House Speaker Nancy Pelosi, D-Calif., announced at the Capitol on Thursday that the House is drafting articles of impeachment against President Trump. [J. Scott Applewhite / AP]
House Speaker Nancy Pelosi, D-Calif., announced at the Capitol on Thursday that the House is drafting articles of impeachment against President Trump.

Updated at 9:37 a.m.
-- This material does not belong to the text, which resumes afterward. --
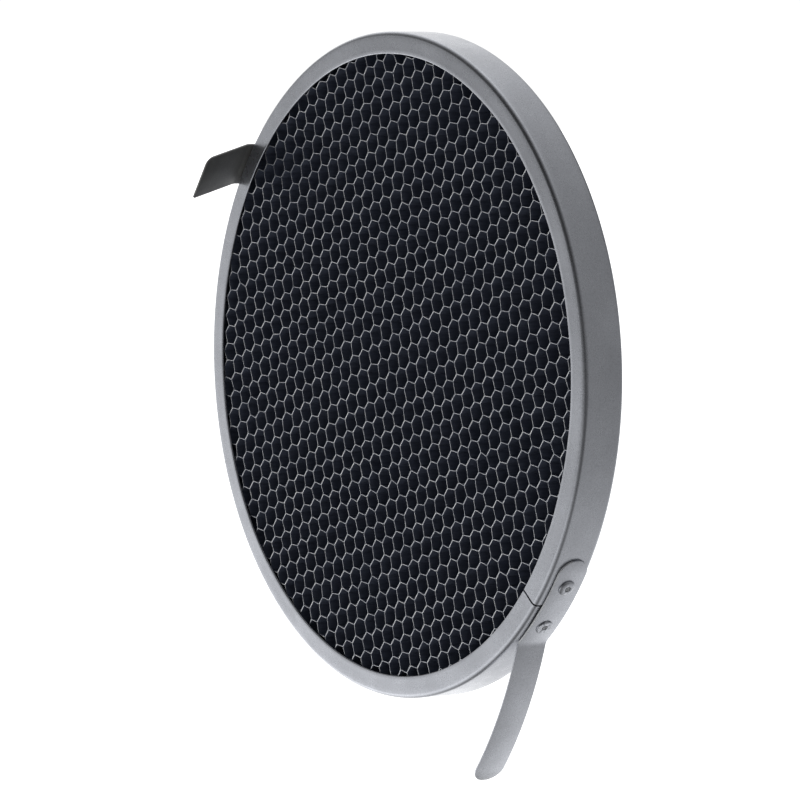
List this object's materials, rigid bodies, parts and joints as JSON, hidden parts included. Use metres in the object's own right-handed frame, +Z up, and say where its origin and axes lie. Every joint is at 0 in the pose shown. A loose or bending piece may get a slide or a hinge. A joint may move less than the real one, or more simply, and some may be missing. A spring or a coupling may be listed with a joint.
{
  "type": "honeycomb light grid",
  "caption": "Round honeycomb light grid: corrugated foil core in a rolled channel band, with a riveted spring strap and a finger tab.",
  "frame": {"origin": "centre of the grid on its axis, in the plane of the band's rear rim, where it seats in the reflector", "axes": "+Y along the grid's axis from its front face to its rear rim, +Z up, +X to the right as seen from the front"},
  "size_m": [0.18, 0.0299, 0.1984],
  "materials": {
    "band_paint": "satin",
    "foil_black": "matte",
    "strap_paint": "satin",
    "rivet_paint": "satin",
    "mandrel_steel": "matte",
    "tab_black": "satin"
  },
  "bodies": {
    "grid": {"rim_band": "band_paint", "core_strips_01": "foil_black", "core_strips_02": "foil_black", "core_strips_03": "foil_black", "core_strips_04": "foil_black", "core_strips_05": "foil_black", "core_strips_06": "foil_black", "core_strips_07": "foil_black", "core_strips_08": "foil_black", "core_strips_09": "foil_black", "core_strips_10": "foil_black", "core_strips_11": "foil_black", "core_strips_12": "foil_black", "core_strips_13": "foil_black", "core_strips_14": "foil_black", "core_strips_15": "foil_black", "core_strips_16": "foil_black", "core_strips_17": "foil_black", "core_strips_18": "foil_black", "core_strips_19": "foil_black", "core_strips_20": "foil_black", "core_strips_21": "foil_black", "core_strips_22": "foil_black", "core_strips_23": "foil_black", "core_strips_24": "foil_black", "core_strips_25": "foil_black", "core_strips_26": "foil_black", "core_strips_27": "foil_black", "core_strips_28": "foil_black", "core_strips_29": "foil_black", "core_strips_30": "foil_black", "core_strips_31": "foil_black", "core_strips_32": "foil_black", "core_strips_33": "foil_black", "strap_foot": "strap_paint", "upper_rivet": "rivet_paint", "lower_rivet": "rivet_paint", "upper_mandrel": "mandrel_steel", "lower_mandrel": "mandrel_steel", "finger_tab": "tab_black", "tab_rivets": "rivet_paint", "tab_mandrels": "mandrel_steel"},
    "arm": {"spring_arm": "strap_paint"}
  },
  "joints": [
    {"name": "arm_flex", "type": "hinge", "parent": "grid", "child": "arm", "pos_m": [0.0573, -0.0055, -0.06976], "axis": [0, 1, 0], "range_deg": [0, 28], "stiffness_Nm_per_rad": 1.3}
  ]
}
ET

House Speaker Nancy Pelosi, D-Calif., announced Thursday morning that House Democrats will move ahead with drafting articles of impeachment against President Trump, though she did not define the scope of those articles.

"His wrongdoing strikes at the very heart of our Constitution," Pelosi said, referring to Trump's efforts to pressure Ukraine to investigate political rivals while hundreds of millions of dollars in military aid were on hold earlier this year.

In brief remarks from the Capitol, Pelosi said "the President leaves us no choice but to act because he is trying to corrupt, once again, the election for his own benefit." She said Trump "has engaged in abuse of power, undermining our national security and jeopardizing the integrity of our elections."

Pelosi continued, "Sadly, but with confidence and humility, with allegiance to our founders and our heart full of love for our America, today I am asking our chairmen to proceed with articles of impeachment." The chairs of the House Judiciary, Foreign Affairs, intelligence and oversight committees have been leading the inquiry.

White House press secretary Stephanie Grisham responded to Pelosi's announcement on Twitter, indicating that the White House is focused on the next stage of the impeachment process – a Senate impeachment trial.

Trump campaign manager Brad Parscale said in a statement, "We are less than a year away from Election Day 2020 and Democrats can't possibly explain to the American people why they want to take the decision of who should be president out of the hands of voters."

Members of Pelosi's caucus met behind closed doors on Wednesday, ahead of the first impeachment hearing in the House Judiciary Committee. That panel heard from constitutional scholars, who gave their assessments of whether President Trump's efforts to get Ukraine to investigate political rivals met the level of impeachable offenses.

Democrats have disagreed over the scope of eventual articles of impeachment, whether they should be narrowly drafted to focus on the Ukraine scandal or whether they should be broadened out to include findings of former special counsel Robert Mueller's investigation of Russian interference in the 2016 election and possible obstruction of that investigation by President Trump.

The White House declined to take part in the House Judiciary hearing, while continuing to complain that Democrats have not provided ample opportunity to defend the president. Senate Republicans met with members of the White House staffon Wednesday to plot strategy for a possible Senate trial that would follow a House vote approving articles of impeachment.

Trump tweeted ahead of Pelosi's statement. "The Do Nothing Democrats had a historically bad day yesterday in the House. They have no Impeachment case and are demeaning our country," he wrote in part. The president also urged Democrats to move quickly on impeachment "so that our Country can get back to business."